Traîtant de l'univers des "koga-ru" (lycéennes jap qui se "prostituent" à un degré variable pour pouvoir s'acheter les dernières chaussures à la mode), Scoutman, à l'inverse de son concurrent Bounce Ko-Gals, joue à fond la carte du réalisme sale et sans gêne.
Prenez deux jeunes paumés venus dans la capitale pour se faire un peu de thunes, faîtes les entrer sans qu'ils ne sachent pourquoi dans un réseau fun au départ mais flippant sur la durée, et filmez le tout sans concessions. Bien que; si Masato Ishiyoka ne joue pas la carte de la censure, c'est parce qu'il a habilement joué les prudes sans le montrer.
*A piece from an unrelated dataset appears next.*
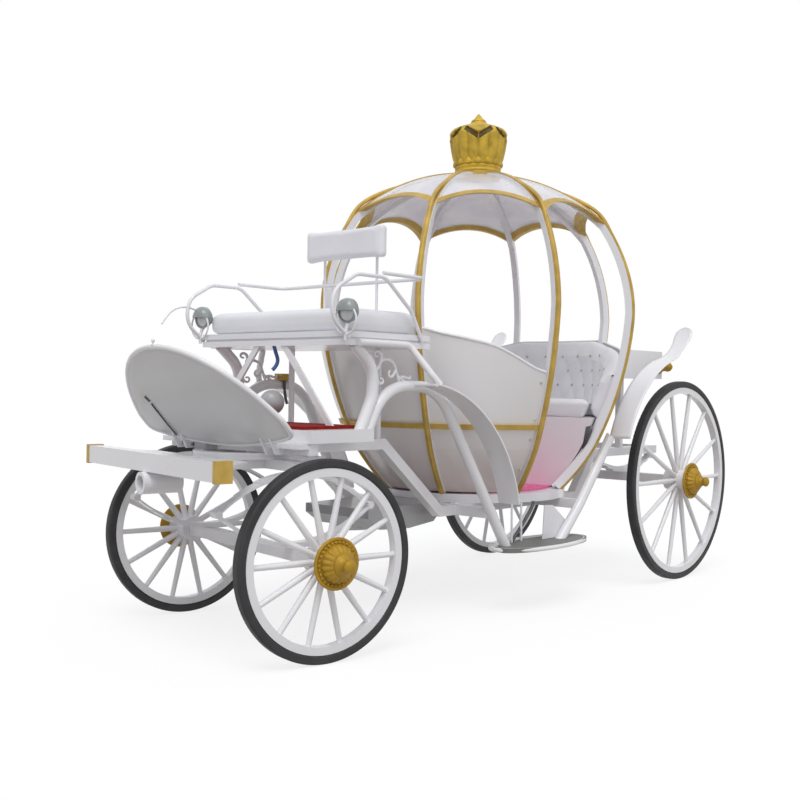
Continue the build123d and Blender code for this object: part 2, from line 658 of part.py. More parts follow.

On ne voit rien du tout; mais là n'est pas l'important: l'important réside dans Tokyo, fascinant, brut et brutal, dans lequel se débattent comme ils peuvent "elle", petite boule indécise et sans malice, et "lui", jeune con sans passion hésitant juste par civisme à rentrer dans un monde dont il sait qu'on ne sort pas indemne.
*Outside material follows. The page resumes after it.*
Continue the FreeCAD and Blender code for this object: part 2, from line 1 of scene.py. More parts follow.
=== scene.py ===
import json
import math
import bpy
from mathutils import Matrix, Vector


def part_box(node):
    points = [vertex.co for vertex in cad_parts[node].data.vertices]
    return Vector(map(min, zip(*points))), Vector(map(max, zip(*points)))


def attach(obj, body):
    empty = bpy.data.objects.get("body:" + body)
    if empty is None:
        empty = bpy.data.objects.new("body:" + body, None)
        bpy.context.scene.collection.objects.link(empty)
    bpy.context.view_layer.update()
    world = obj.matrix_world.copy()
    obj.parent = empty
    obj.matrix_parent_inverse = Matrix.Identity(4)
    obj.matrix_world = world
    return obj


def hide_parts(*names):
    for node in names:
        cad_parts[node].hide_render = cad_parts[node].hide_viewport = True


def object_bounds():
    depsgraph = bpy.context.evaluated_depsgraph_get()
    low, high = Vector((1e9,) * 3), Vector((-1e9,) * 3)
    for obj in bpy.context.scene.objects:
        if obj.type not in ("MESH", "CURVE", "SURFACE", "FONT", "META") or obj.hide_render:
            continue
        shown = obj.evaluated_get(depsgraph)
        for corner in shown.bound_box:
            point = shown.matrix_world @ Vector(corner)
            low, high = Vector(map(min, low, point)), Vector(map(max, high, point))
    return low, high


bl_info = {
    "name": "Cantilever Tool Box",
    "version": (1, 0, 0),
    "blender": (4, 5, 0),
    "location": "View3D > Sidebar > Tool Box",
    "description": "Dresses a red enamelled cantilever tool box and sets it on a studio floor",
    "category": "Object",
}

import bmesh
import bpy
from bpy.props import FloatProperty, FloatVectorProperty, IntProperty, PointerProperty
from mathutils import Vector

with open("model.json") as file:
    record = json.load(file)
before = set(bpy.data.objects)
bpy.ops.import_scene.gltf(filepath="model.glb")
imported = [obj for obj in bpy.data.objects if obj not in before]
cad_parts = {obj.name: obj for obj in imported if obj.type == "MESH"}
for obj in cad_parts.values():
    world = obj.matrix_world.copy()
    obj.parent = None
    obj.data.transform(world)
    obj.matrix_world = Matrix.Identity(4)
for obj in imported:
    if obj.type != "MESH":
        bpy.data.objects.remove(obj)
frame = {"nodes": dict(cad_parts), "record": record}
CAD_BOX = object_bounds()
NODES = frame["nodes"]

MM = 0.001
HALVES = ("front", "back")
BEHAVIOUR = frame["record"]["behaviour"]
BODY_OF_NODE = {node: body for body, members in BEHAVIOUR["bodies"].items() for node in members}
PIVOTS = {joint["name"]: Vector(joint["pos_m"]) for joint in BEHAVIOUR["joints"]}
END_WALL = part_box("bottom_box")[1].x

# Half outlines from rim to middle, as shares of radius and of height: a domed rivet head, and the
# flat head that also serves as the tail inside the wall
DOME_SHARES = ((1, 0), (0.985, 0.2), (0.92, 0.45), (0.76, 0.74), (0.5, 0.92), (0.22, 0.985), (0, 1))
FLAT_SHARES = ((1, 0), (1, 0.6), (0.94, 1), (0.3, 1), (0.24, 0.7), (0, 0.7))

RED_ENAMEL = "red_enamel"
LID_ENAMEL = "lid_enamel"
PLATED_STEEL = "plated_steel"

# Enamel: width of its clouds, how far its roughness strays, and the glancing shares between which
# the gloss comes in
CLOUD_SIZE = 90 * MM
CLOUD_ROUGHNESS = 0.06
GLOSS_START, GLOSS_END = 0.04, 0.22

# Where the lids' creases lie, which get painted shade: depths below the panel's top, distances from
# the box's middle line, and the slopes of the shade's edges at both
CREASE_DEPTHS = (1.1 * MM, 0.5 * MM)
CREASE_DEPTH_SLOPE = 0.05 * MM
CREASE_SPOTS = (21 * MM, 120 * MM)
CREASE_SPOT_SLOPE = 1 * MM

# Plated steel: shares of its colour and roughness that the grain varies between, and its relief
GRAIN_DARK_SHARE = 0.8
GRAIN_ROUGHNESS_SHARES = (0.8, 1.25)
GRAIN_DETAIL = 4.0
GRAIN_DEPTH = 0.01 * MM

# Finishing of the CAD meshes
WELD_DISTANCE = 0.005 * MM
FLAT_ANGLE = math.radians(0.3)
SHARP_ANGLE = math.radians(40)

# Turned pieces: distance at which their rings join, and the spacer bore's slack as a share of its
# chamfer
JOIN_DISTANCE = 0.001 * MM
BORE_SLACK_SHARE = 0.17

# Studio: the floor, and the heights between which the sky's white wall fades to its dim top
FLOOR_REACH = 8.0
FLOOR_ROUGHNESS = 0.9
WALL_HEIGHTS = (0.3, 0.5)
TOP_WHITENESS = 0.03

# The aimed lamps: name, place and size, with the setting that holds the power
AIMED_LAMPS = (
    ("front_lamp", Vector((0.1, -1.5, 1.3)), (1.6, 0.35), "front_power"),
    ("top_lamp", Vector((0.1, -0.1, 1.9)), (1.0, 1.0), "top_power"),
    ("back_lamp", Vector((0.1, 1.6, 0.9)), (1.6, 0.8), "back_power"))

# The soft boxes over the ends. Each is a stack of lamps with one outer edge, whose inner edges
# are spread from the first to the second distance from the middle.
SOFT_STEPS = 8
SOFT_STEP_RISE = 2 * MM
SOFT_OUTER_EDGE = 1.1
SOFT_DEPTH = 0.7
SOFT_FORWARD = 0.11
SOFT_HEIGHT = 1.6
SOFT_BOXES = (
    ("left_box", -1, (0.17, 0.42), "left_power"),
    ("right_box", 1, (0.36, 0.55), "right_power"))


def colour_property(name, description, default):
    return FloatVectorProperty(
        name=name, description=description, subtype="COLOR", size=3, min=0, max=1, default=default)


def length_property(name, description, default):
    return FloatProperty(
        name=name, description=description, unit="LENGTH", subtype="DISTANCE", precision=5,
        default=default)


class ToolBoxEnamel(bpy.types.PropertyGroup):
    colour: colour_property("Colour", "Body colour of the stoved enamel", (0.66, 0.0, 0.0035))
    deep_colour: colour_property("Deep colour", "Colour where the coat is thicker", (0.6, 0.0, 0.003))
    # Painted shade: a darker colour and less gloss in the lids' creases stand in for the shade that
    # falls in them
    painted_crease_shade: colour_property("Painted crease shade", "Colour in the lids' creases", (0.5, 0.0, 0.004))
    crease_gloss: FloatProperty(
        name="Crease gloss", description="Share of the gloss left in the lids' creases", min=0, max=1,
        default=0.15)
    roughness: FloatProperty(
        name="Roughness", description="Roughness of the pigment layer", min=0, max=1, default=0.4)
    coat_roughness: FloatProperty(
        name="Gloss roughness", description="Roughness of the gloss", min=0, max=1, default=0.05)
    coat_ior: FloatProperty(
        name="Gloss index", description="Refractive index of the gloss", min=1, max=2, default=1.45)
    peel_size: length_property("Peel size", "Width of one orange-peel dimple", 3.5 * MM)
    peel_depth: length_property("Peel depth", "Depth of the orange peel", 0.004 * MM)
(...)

Cela dit, point de pathos lourd; rien n'est fait pour nous arracher une larme, mais presque le contraire: nos deux héros, s'ils s'en prennent quelques unes dans la gueule, ne gémissent jamais, et l'ambiance chez les scoutmen est plutôt fun; on pourrait croire à de la complaisance, mais il n'en est rien; il s'agit simplement de réalisme, car dans la réalité, ces hommes et ces femmes se sont fait une raison, puis on fini par accepter avec le sourire leurs amusantes histoires...
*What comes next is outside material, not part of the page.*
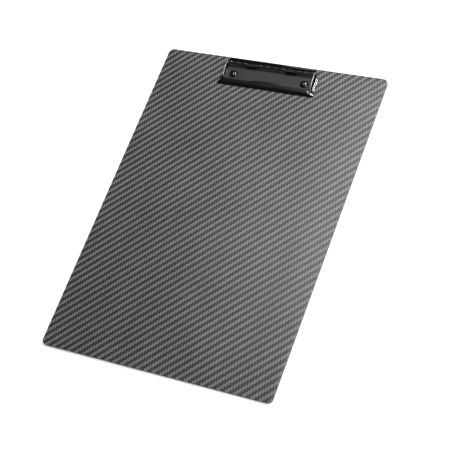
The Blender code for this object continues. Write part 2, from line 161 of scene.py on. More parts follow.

A propos de ces acteurs, en dehors des deux jeunes, qui sont tous deux à suivre (lui, qui fait preuve d'une maturité bienvenue elle même si elle n'est pas très jolie :) ), il faut savoir que les acteurs qui jouent les scoutmen le sont dans la vie... normal qu'on les trouve naturels.
Filmé assez subtilement sous des accents de docus bordélique, "Scoutman" est un film intéressant sur un univers qui ne nous est pas si lointain, sur des gens qui pourraient nous être familiers; et si le côté "neutralité morale aux antipodes du lyrisme" peut en agacer certains, certaines scènes originales viennent apporter un semblant de fiction attendue à un tableau si... sobre.
En définitive, un film simplement attachant.